The accepted answer explains how wings can help reduce the required energy for flying by pushing a lot of air slightly, in place of forcing a little air strongly.
The idea that the required thrust can even be made less than the weight of the body is intriguing, and this is not possible without wings. The following discussion attempts to explain it.

The formula $F_{drag} propto v^2$ holds the answer to the question what wings can do but engines can't.

It tells us that in air, velocity of a body can be used to generate a force that, in turn, can be used to fight the weight of the body.

And since velocity, a component of momentum, is conserved, it should be theoretically possible to have a flying body with no external power needed!

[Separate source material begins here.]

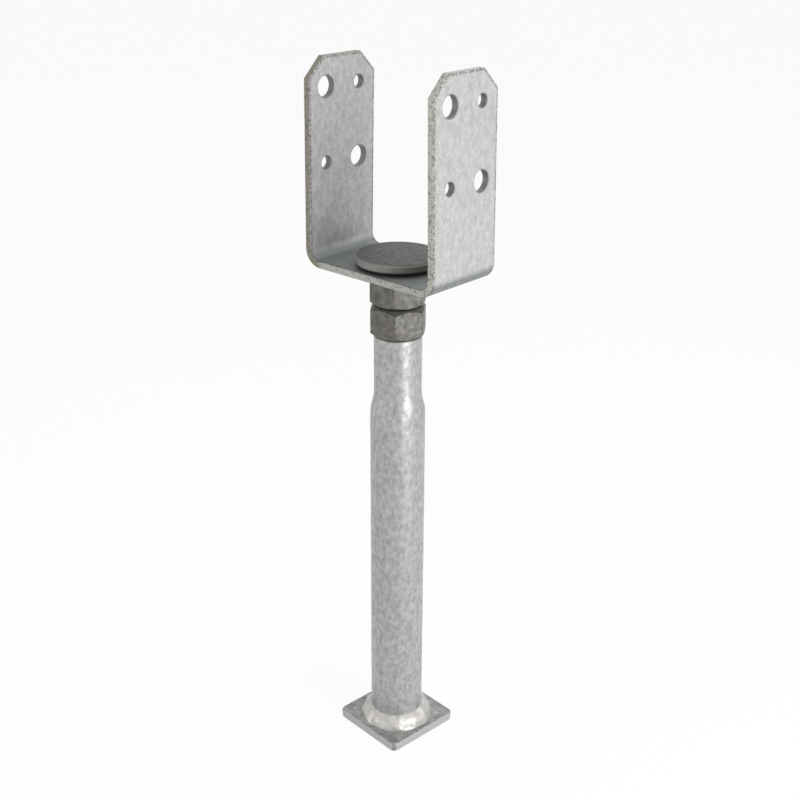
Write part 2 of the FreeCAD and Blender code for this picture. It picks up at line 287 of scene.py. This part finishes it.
def zinc(name, light, dark, cloud_mm=7.0, stretch=1.0, spangle_mm=2.6, spangle=0.10,
         speck_mm=0.9, specks=0.25, gloss=0.42, metal=0.75, relief_mm=0.25, grain_mm=1.4):
    """Hot-dip zinc. Clouds of brighter and duller grey lie over a faint spangle, the
    crystals that the zinc froze in, with small dark specks of dross. The skin is a soft
    metal, uneven over a few millimetres and finely grained, so its shine is broken up."""
    dull, shiny = gloss + 0.12, gloss - 0.08
    wave_mm, grain_share = cloud_mm * 0.6, 0.35
    material = bpy.data.materials.new(name)
    material.use_nodes = True
    tree = material.node_tree
    tree.nodes.clear()
    place = add(tree, "ShaderNodeTexCoord").outputs["Object"]
    drawn = add(tree, "ShaderNodeMapping", {"Vector": place, "Scale": (1, 1, 1 / stretch)})
    drawn = drawn.outputs["Vector"]

    cloud = add(tree, "ShaderNodeTexNoise", {
        "Vector": drawn, "Scale": per_metre(cloud_mm), "Detail": 7.0, "Roughness": 0.62})
    cloud = cloud.outputs["Fac"]
    share = add(tree, "ShaderNodeMapRange", {
        "Value": cloud, "From Min": 0.36, "From Max": 0.64}).outputs["Result"]
    skin = add(tree, "ShaderNodeMix", {
        "Factor": share, "A": opaque(dark), "B": opaque(light)},
        data_type="RGBA").outputs["Result"]

    crystals = add(tree, "ShaderNodeTexVoronoi", {
        "Vector": place, "Scale": per_metre(spangle_mm)}).outputs["Color"]
    crystals = add(tree, "ShaderNodeSeparateColor", {"Color": crystals}).outputs["Red"]
    crystals = add(tree, "ShaderNodeMapRange", {
        "Value": crystals, "To Min": 1.0 - spangle, "To Max": 1.0 + spangle}).outputs["Result"]
    skin = add(tree, "ShaderNodeMix", {
        "Factor": 1.0, "A": skin, "B": crystals},
        data_type="RGBA", blend_type="MULTIPLY").outputs["Result"]

    dross = add(tree, "ShaderNodeTexNoise", {
        "Vector": place, "Scale": per_metre(speck_mm), "Detail": 3.0}).outputs["Fac"]
    dross = add(tree, "ShaderNodeMapRange", {
        "Value": dross, "From Min": 0.62, "From Max": 0.72, "To Max": specks}).outputs["Result"]
    skin = add(tree, "ShaderNodeMix", {
        "Factor": dross, "A": skin, "B": opaque(colours().speck_and_seam_shade)},
        data_type="RGBA").outputs["Result"]

    rough = add(tree, "ShaderNodeMapRange", {
        "Value": cloud, "From Min": 0.3, "From Max": 0.7,
        "To Min": dull, "To Max": shiny}).outputs["Result"]

    waves = add(tree, "ShaderNodeTexNoise", {
        "Vector": drawn, "Scale": per_metre(wave_mm), "Detail": 2.0}).outputs["Fac"]
    grain = add(tree, "ShaderNodeTexNoise", {
        "Vector": place, "Scale": per_metre(grain_mm), "Detail": 4.0}).outputs["Fac"]
    height = add(tree, "ShaderNodeMath", {0: grain, 1: grain_share, 2: waves},
                 operation="MULTIPLY_ADD").outputs["Value"]
    bumps = add(tree, "ShaderNodeBump", {
        "Height": height, "Strength": 1.0, "Distance": relief_mm * MM}).outputs["Normal"]

    shader = add(tree, "ShaderNodeBsdfPrincipled", {
        "Base Color": skin, "Metallic": metal, "Roughness": rough, "Normal": bumps},
        label="Zinc skin")
    add(tree, "ShaderNodeOutputMaterial", {"Surface": shader.outputs["BSDF"]})
    return material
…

So, we need a mechanism to generate resistance, and redirect it (or at least some of it) opposite to gravity.
Both of these things are done by wings. In very simplistic terms (not considering Bernoulli's principle and friction etc.), the picture below roughly shows what wings do.

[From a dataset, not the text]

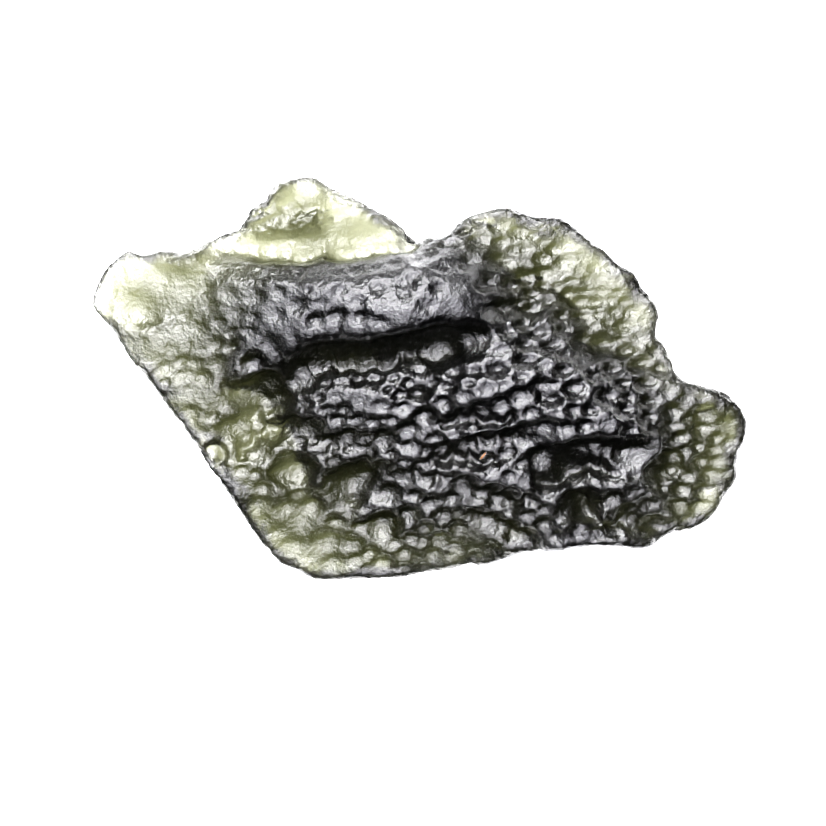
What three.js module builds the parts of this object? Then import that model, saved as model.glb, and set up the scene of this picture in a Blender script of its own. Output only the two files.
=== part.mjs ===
// Raw moldavite: one leaf-shaped splash of green natural glass, etched all over with small pits, lying on
// its flatter face. Millimetres, +Z up, X along the stone, +Y towards its crested side, origin on the
// resting surface under the middle of the stone's box.
import * as THREE from "three";

const LENGTH = 32.8; // along X, tip to tip
const RIM_STEP = 0.46; // spacing of the points round the thin edge
const RIM_INSET = 0.18; // the first ring of the face, inside that edge
const RIM_LEVEL = 0.85; // where the edge lies between the two faces, as a share of the thickness
const RIM_ROUND = { top: 0.45, under: 1.5 }; // how far in each face reaches its full height
const RIM_BEND = 0.75; // 0.5 rounds the faces fully at the edge, 1 lets them meet in a sharp wedge
const LEAST_THICKNESS = 0.7; // of the thin parts
const LEAST_AT_RIM = 0.9; // thickness by which the edge is placed, where the stone is thinner than that

const SEED = 20771;

// The edge seen from above, anticlockwise from the left tip. Chips and corners have a point each.
const OUTLINE = [
  [-16.4, 4.0], [-16.3, 3.5], [-15.95, 3.05], [-15.4, 2.55], [-15.05, 1.95], [-14.65, 1.3], [-14.2, 0.65],
  [-13.6, 0.05], [-13.1, -0.65], [-12.6, -1.4], [-11.7, -2.55], [-11.05, -3.55], [-10.65, -4.25],
  [-10.0, -5.05], [-9.2, -6.3], [-8.3, -7.65], [-7.55, -8.65], [-7.0, -9.2], [-6.0, -9.6], [-5.45, -9.95],
  [-4.7, -10.05], [-3.4, -10.0], [-2.0, -9.95], [-0.8, -9.9], [0.25, -9.65], [1.6, -9.5], [2.5, -9.25],
  [3.1, -9.35], [4.6, -8.9], [5.5, -8.6], [6.4, -8.7], [7.3, -8.6], [8.0, -8.4], [9.0, -8.35], [10.2, -8.4],
  [11.15, -8.5], [11.7, -8.3], [12.1, -7.9], [12.7, -7.65], [13.6, -7.5], [14.4, -7.05], [15.0, -6.45],
  [15.3, -5.75], [15.75, -5.2], [15.95, -4.65], [15.85, -4.0], [16.1, -3.45], [16.3, -2.85], [16.4, -2.15],
  [16.2, -1.6], [15.8, -1.0], [15.2, -0.55], [14.3, -0.3], [13.6, -0.1], [13.0, 0.1], [12.7, 0.7],
  [12.4, 1.5], [11.9, 2.2], [11.8, 2.65], [12.05, 3.0], [11.95, 3.45], [11.75, 4.05], [11.15, 4.55],
  [10.95, 5.05], [10.6, 5.5], [9.9, 5.8], [9.3, 6.45], [8.4, 7.1], [7.6, 7.75], [7.0, 8.15], [6.25, 8.15],
  [5.15, 8.35], [4.7, 8.6], [4.15, 8.65], [3.4, 8.5], [2.6, 8.25], [2.0, 8.0], [1.5, 7.4], [1.0, 7.1],
  [0.45, 7.25],
  [0.0, 7.0], [-0.4, 7.15], [-0.8, 7.6], [-1.4, 8.1], [-2.1, 8.5], [-2.9, 8.95], [-3.7, 9.4], [-4.5, 9.7],
  [-5.1, 10.1], [-5.6, 10.2], [-6.4, 10.05], [-7.1, 9.95], [-7.55, 9.5], [-7.9, 8.95], [-8.35, 8.7],
  [-8.65, 8.3], [-8.95, 7.65], [-9.7, 7.45], [-10.5, 7.05], [-11.3, 6.6], [-12.2, 6.4], [-12.9, 6.55],
  [-13.5, 6.3], [-14.0, 6.3], [-14.5, 6.6], [-15.1, 6.15], [-15.7, 5.6], [-16.15, 4.75],
];

// Heights of the upper face above the resting surface, at places across the stone: [x, y, height].
const UPPER_SPOTS = [
  [-16, 4, 2.1], [-13.5, 4.5, 2.5], [-13.5, 1.6, 2.9], [-11, 4.5, 3.0], [-11, 1.4, 3.1], [-8.4, 4.4, 3.9],
  [-8.4, 2.2, 3.9], [-6.2, 4.3, 4.6], [-6.2, 2.6, 4.7], [-4.2, 4.5, 5.0], [-4.2, 2.5, 5.1], [-1, 4.5, 5.6],
  [-1, 2.4, 5.6], [2, 4.4, 5.5], [2, 2.6, 5.4], [-12.5, 6, 2.4], [-9.5, 6.6, 2.6], [-7, 6.9, 2.5],
  [-6, 9, 2.9], [-3.5, 7.4, 2.5], [-3, 8.7, 2.3], [-1, 7, 3.0], [2.6, 7.4, 3.4], [4.5, 7.6, 3.1],
  [7, 7, 2.9], [4.5, 5, 3.5], [7, 4.4, 3.0], [9.5, 5, 2.8], [11, 3.6, 2.7], [9.5, 2.4, 3.1], [6, 2, 4.6],
  [11.7, 1, 2.9], [-11, -2, 3.1], [-8.5, -1, 3.6], [-5.5, -0.6, 4.5], [-2.5, -0.5, 5.0], [0.8, 0.4, 5.2],
  [3.5, -0.6, 5.7], [6, -1, 5.7], [9, -1, 5.2], [12, -1.2, 4.0], [14.4, -2, 3.3], [15.6, -3.6, 2.7],
  [-9.3, -4.6, 3.2], [-6.5, -4, 3.6], [-3.5, -3.6, 4.0], [0, -3, 4.8], [4, -3.6, 5.1], [7, -4, 5.2],
  [10, -4, 5.0], [13, -4.5, 3.6], [14.6, -5.6, 2.7], [-7.4, -7.4, 2.7], [-5, -6.6, 3.0], [-2, -6, 3.5],
  [1, -6, 4.3], [4, -6.4, 4.8], [7, -6.6, 5.2], [10, -6.6, 5.0], [12.6, -6.8, 3.0], [-5.4, -9.2, 2.3],
  [-2, -9, 2.7], [2, -8.6, 2.7], [5, -8, 3.4], [9, -7.9, 4.4],
];
const SPOT_REACH = 1.35;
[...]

So, I would rather ask the question - what does an engine do that wings can't!

Both of these cannot be done in any significant way by the engine - generating resistance and redirecting it. Yes, engine can generate thrust, and a lot of it, so much so that we won't even need air resistance to generate lift, and that's what helicopters do. But, if we take the help of air resistance, we may not need thrust at all, or at least we'll save a lot on thrust.

The wings do generate resistance, but unfortunately they can't redirect all of it vertically - some it is left out to act horizontally - as drag - opposite to velocity. This is where engines are needed. They just counter the drag that is less than the weight of the aircraft.

So, it's wings that do the flying given an initial velocity, and engines just help wings maintain that initial velocity. The wings are always falling in a horizontal direction onto the air in front of them, and due to the special angle of attack, in spite of the horizontal fall, some of the force of resistance is redirected vertically upward, and that does the trick.